How do your students show the themes of both of these events during the school year? How do they cover topics that show there’s more to the story? How do they boldly show the stories of their peers? What are other schools doing during this time? Are these ideas you can adapt to your school and use during the rest of the semester?
Maybe these conversations ignite ideas for a media literacy campaign to show readers why your students do what they do. Quill and Scroll Chapters could use this week as a time to show how student media functions and the importance of transparency for all student media outlets. For example: Who makes decisions? What is the importance of being student led? When someone has a complaint about what is in student media, what should they do? How are these complaints addressed? This could develop into a year-long campaign.

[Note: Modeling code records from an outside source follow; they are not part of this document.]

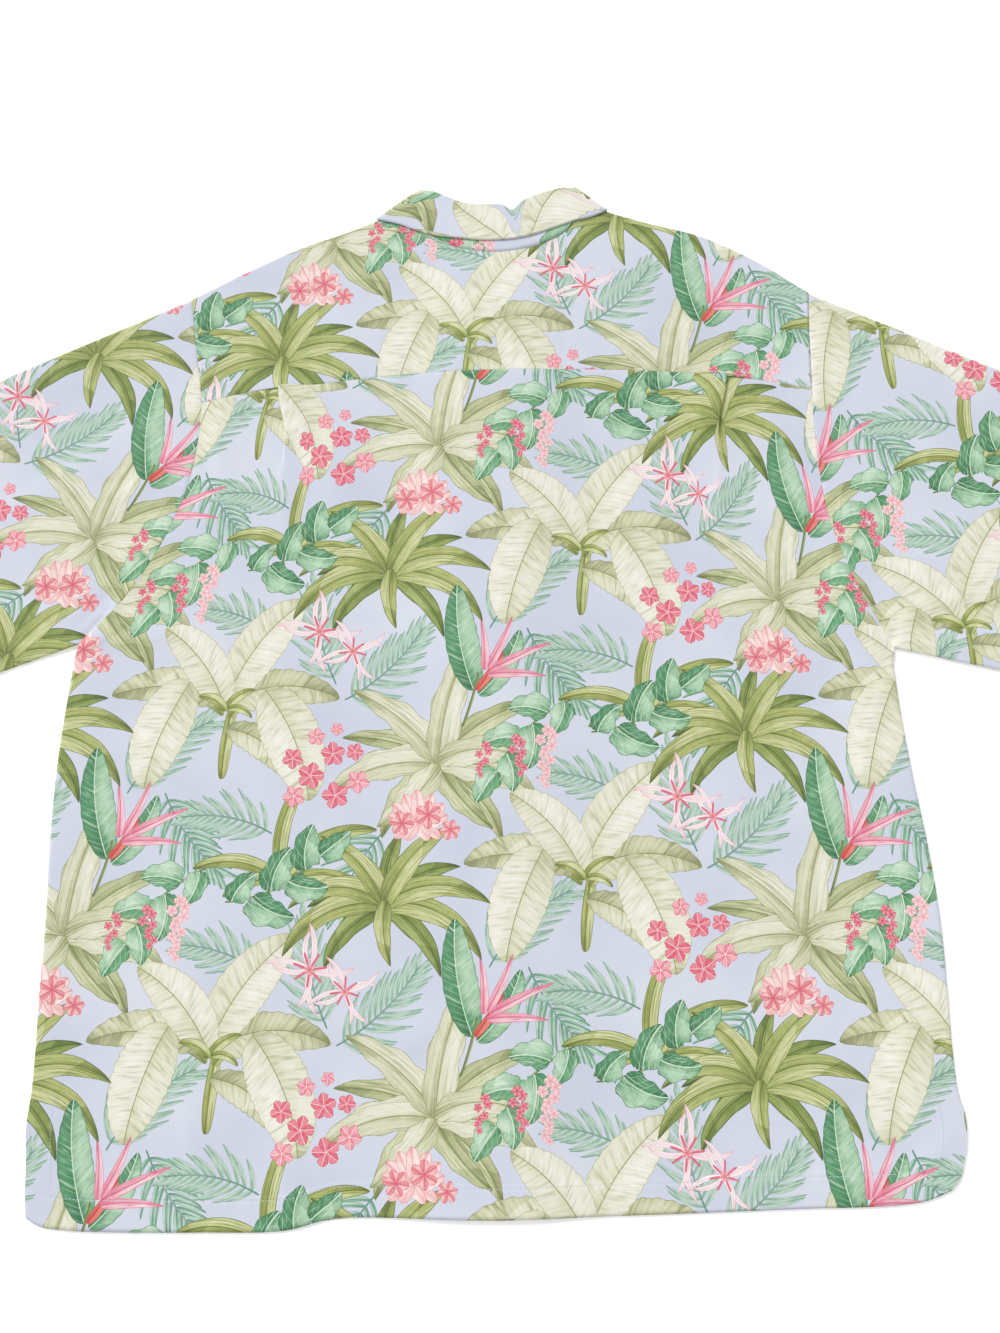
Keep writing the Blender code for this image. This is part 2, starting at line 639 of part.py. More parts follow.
def make_collar():
    """The collar, one cloth piece. From the neck seam the stand part runs up to the roll line;
    there the piece turns over and the fall comes down outside it. The whole band turns from
    the back to the front round the two flanks of the flattened neck."""
    rings = []
    for i, angle, side in collar_stations():
        neck = np.array([COLLAR["neck_x"][i], COLLAR["neck_y"][i]])
        roll = np.array([COLLAR["roll_x"][i], COLLAR["roll_y"][i]])
        edge = np.array([COLLAR["edge_x"][i], COLLAR["edge_y"][i]])
        front_level = left_front_level if side < 0 else right_front_level
        low, high = float(front_level(*neck)), float(back_level(*neck))
        cos, sin = math.cos(math.radians(angle)), math.sin(math.radians(angle))

        def turned(start, end, bottom, top):
            """Offset and height at this angle of a turn between two levels."""
            along = (end - start) / np.linalg.norm(end - start)
            normal = np.array([-along[1], along[0]])
            normal *= side * np.sign(normal[0])
            radius = (top - bottom) / 2
            return normal * radius * cos, (top + bottom) / 2 + radius * sin

        stand_shift, stand_z = turned(neck, roll, low, high)
        leaf_shift, leaf_z = turned(roll, edge, WALL / 2, high + LEAF_LAYER)
        up = (roll - neck) / np.linalg.norm(roll - neck)
        inner = np.append(roll + stand_shift, stand_z)
        outer = np.append(roll + leaf_shift, leaf_z)
        middle, half = (inner + outer) / 2, (outer - inner) / 2
        bulge = np.append(up, 0) * np.linalg.norm(half)
        start = np.append(neck + up * SEAM + stand_shift, stand_z)
        finish = np.append(edge + leaf_shift, leaf_z)
        ring = [start, start + (inner - start) * 0.5]
        for turn in (0, 45, 90, 135, 180):
            t = math.radians(turn)
            ring.append(middle - half * math.cos(t) + bulge * math.sin(t))
        ring += [outer + (finish - outer) * s for s in (0.33, 0.67, 1)]
        rings.append(ring)
    points = np.array(rings).transpose(1, 0, 2)[:, ::-1]
    return cloth("collar", points, GROUND)


def button_mesh():
    """A turned disc with a sunk middle, pierced for its thread."""
    rim, well = BUTTON_R, BUTTON_R * 0.62
    top = BUTTON_THICK
    profile = [(0, 0.65 * top), (well, 0.65 * top), (rim - 1 * MM, top), (rim, 0.65 * top),
               (rim - 0.9 * MM, 0), (0, 0)]
    disc = bmesh.new()
    steps = 16
    rings = []
    for radius, z in profile:
        if radius == 0:
            rings.append([disc.verts.new((0, 0, z))])
        else:
            turns = [2 * math.pi * k / steps for k in range(steps)]
            rings.append([disc.verts.new((radius * math.cos(a), radius * math.sin(a), z)) for a in turns])
    for upper, lower in zip(rings, rings[1:]):
        for k in range(steps):
            after = (k + 1) % steps
            if len(upper) == 1:
                disc.faces.new((upper[0], lower[k], lower[after]))
            elif len(lower) == 1:
                disc.faces.new((upper[k], lower[0], upper[after]))
            else:
                disc.faces.new((upper[k], lower[k], lower[after], upper[after]))
    mesh = bpy.data.meshes.new("button_blank")
    disc.to_mesh(mesh)
    disc.free()
    return mesh


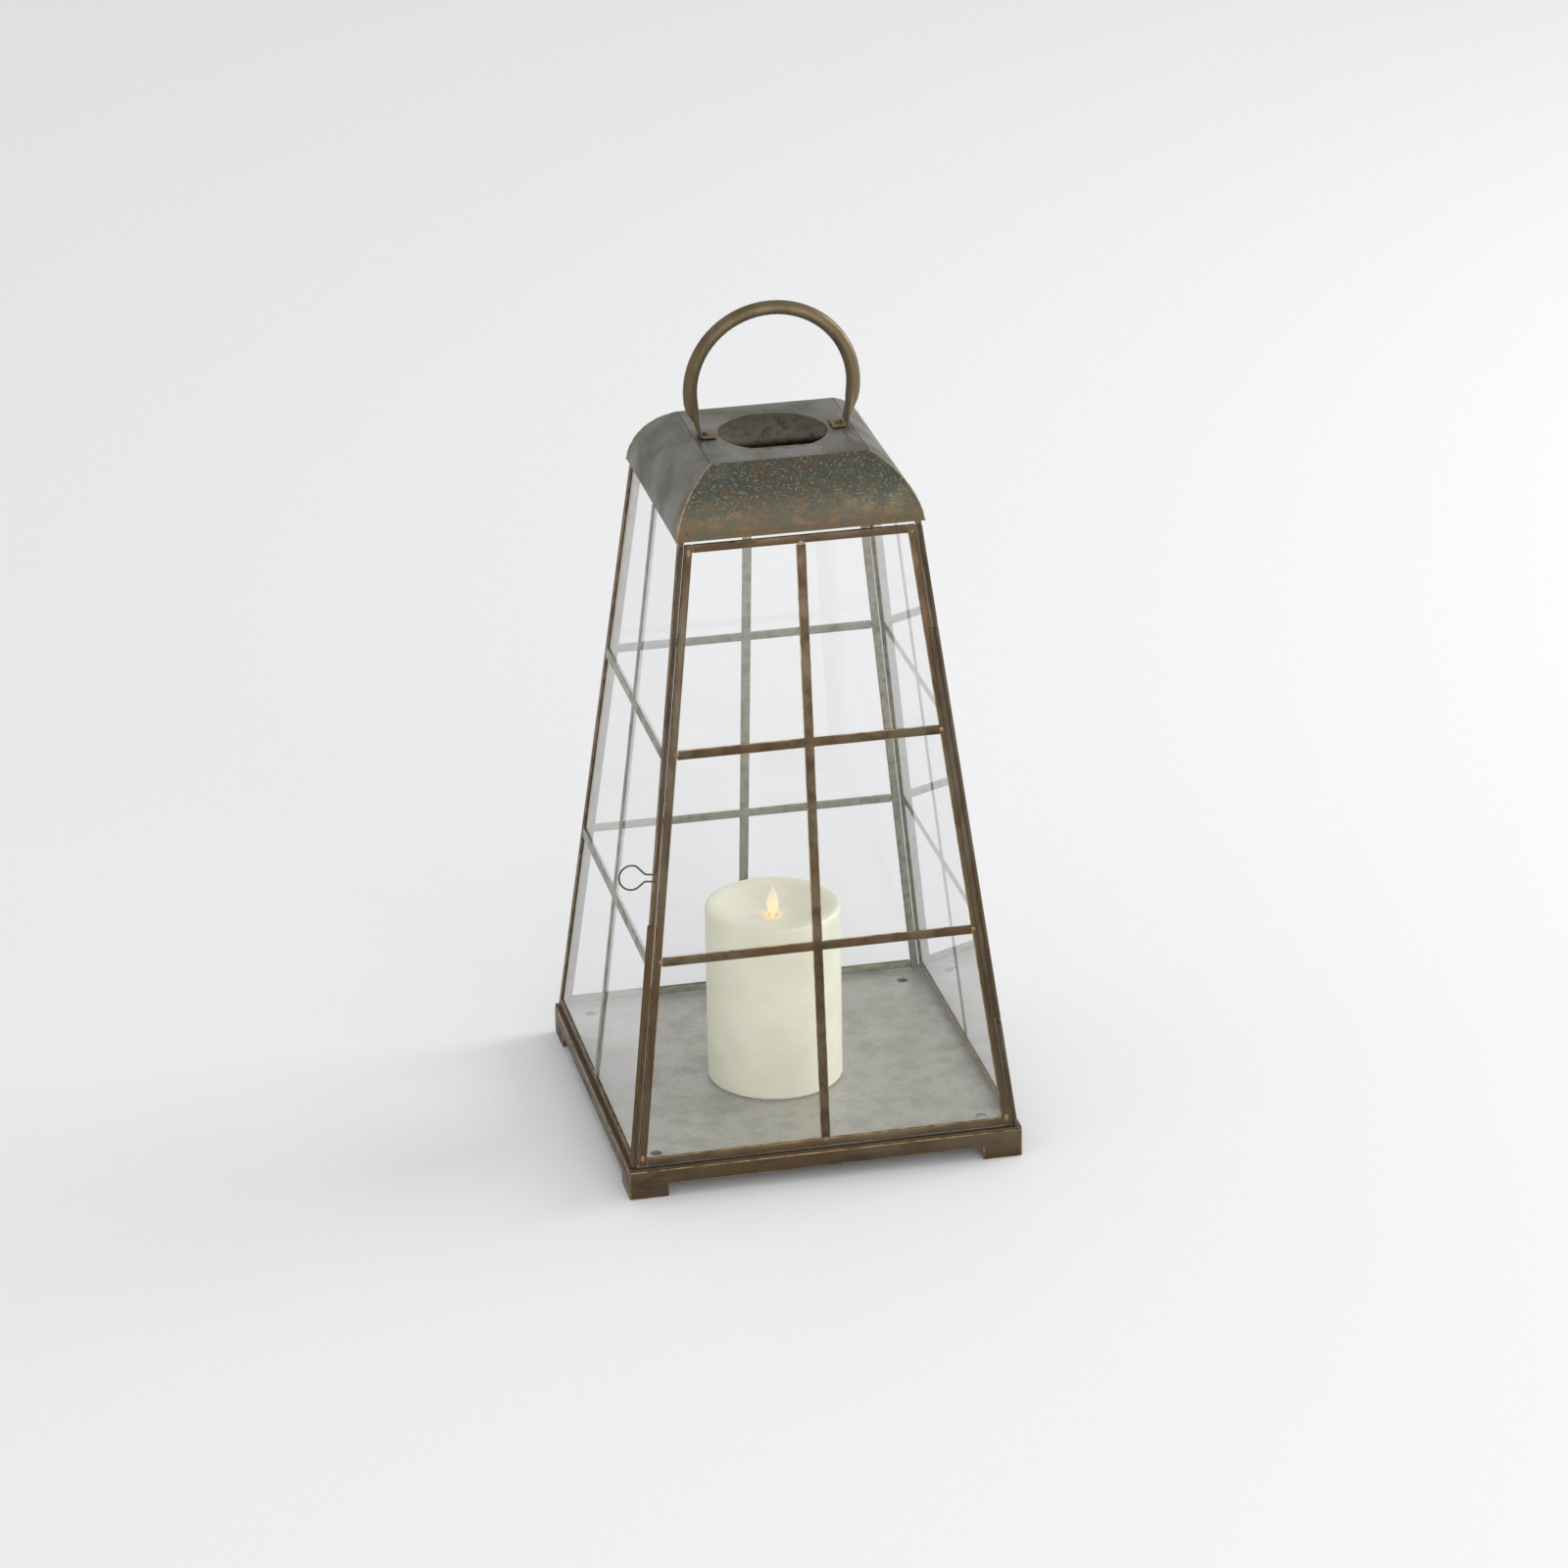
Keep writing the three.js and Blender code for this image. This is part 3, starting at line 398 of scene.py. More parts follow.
def patina_group():
    """Aged metal: a ground that drifts into a sheen, with stains over it and small flecks over both."""
    name = "Patina"
    if name in bpy.data.node_groups:
        return bpy.data.node_groups[name]
    nodes, given, made = new_group(
        name,
        [
            ("Ground", "NodeSocketColor", GREY),
            ("Sheen", "NodeSocketColor", GREY),
            ("Stain", "NodeSocketColor", GREY),
            ("Fleck", "NodeSocketColor", GREY),
            ("Scale", "NodeSocketFloat", 60.0),
            ("Stretch", "NodeSocketVector", EVEN),
            ("Stain Share", "NodeSocketFloat", 0.5),
            ("Fleck Share", "NodeSocketFloat", 0.3),
        ],
        [("Color", "NodeSocketColor"), ("Roughness", "NodeSocketFloat"), ("Height", "NodeSocketFloat")],
    )
    place = nodes.add(
        "ShaderNodeVectorMath", {0: nodes.object_place(), 1: given["Stretch"]}, operation="MULTIPLY"
    ).outputs["Vector"]
    drift = nodes.noise(place, nodes.maths("MULTIPLY", given["Scale"], DRIFT_SCALE), 3, 0.5)
    broad = nodes.noise(place, given["Scale"], 7, 0.62)
    fine = nodes.noise(place, nodes.maths("MULTIPLY", given["Scale"], FLECK_SCALE), 6, 0.7)
    stain_edge = nodes.maths("SUBTRACT", 1.0, given["Stain Share"])
    stain = nodes.spread(
        broad,
        nodes.maths("SUBTRACT", stain_edge, STAIN_SOFTNESS),
        nodes.maths("ADD", stain_edge, STAIN_SOFTNESS),
    )
    fleck_edge = nodes.maths("SUBTRACT", 1.0, given["Fleck Share"])
    fleck = nodes.spread(
        fine,
        nodes.maths("SUBTRACT", fleck_edge, FLECK_SOFTNESS),
        nodes.maths("ADD", fleck_edge, FLECK_SOFTNESS),
    )
    ground = nodes.blend(nodes.spread(drift, *SHEEN_BAND), given["Ground"], given["Sheen"])
    stained = nodes.blend(stain, ground, given["Stain"])
    nodes.tree.links.new(nodes.blend(fleck, stained, given["Fleck"]), made["Color"])
    nodes.tree.links.new(nodes.spread(broad, *NOISE_BAND, *METAL_ROUGHNESS), made["Roughness"])
    nodes.tree.links.new(fine, made["Height"])
    return nodes.tree


def inner_side_group():
    """Gives faces that look towards the lantern's middle a colour of their own."""
    name = "Inner Side"
    if name in bpy.data.node_groups:
        return bpy.data.node_groups[name]
    nodes, given, made = new_group(
        name,
        [("Outside", "NodeSocketColor", GREY), ("Inside", "NodeSocketColor", GREY)],
        [("Color", "NodeSocketColor")],
    )
    coordinates = nodes.add("ShaderNodeTexCoord").outputs
    flat = nodes.add(
        "ShaderNodeVectorMath", {0: coordinates["Object"], 1: (1, 1, 0)}, operation="MULTIPLY"
    ).outputs["Vector"]
    outward = nodes.add("ShaderNodeVectorMath", {0: flat}, operation="NORMALIZE").outputs["Vector"]
    facing = nodes.add(
        "ShaderNodeVectorMath", {0: coordinates["Normal"], 1: outward}, operation="DOT_PRODUCT"
    ).outputs["Value"]
    inside = nodes.spread(facing, *INWARD_BAND, 1.0, 0.0)
    nodes.tree.links.new(nodes.blend(inside, given["Outside"], given["Inside"]), made["Color"])
    return nodes.tree


def new_material(name):
    material = bpy.data.materials.new(name)
    material.use_nodes = True
    nodes = Nodes(material.node_tree)
    return material, nodes, material.node_tree.nodes["Principled BSDF"]


def finish(ground, stain, fleck, scale, stretch=EVEN, stain_share=0.45, fleck_share=0.35, sheen=None):
    """Values of the Patina group for one kind of surface."""
    return {
        "Ground": rgba(ground),
        "Sheen": rgba(sheen or ground),
        "Stain": rgba(stain),
        "Fleck": rgba(fleck),
        "Scale": scale,
        "Stretch": stretch,
        "Stain Share": stain_share,
        "Fleck Share": fleck_share,
    }


def patina_of(nodes, values):
    """A Patina group set to one finish."""
    patina = nodes.tree.nodes.new("ShaderNodeGroup")
    patina.node_tree = patina_group()
    for key, value in values.items():
        patina.inputs[key].default_value = value
    return patina.outputs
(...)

Maybe it shows the need for chapters to highlight the importance of centering student voice and a free student press. When I advised, some student readers didn’t understand that a “staff editorial” was not written by teaching staff. After they learned of this, the students worked on educating their readers and highlighted how they were a student-run publication. No one outside of their own staff approved content prior to publishing.
Take time to celebrate these days and build from them — and bringing in brownies or cupcakes to celebrate is never a bad idea especially when paired with a healthy clementine option.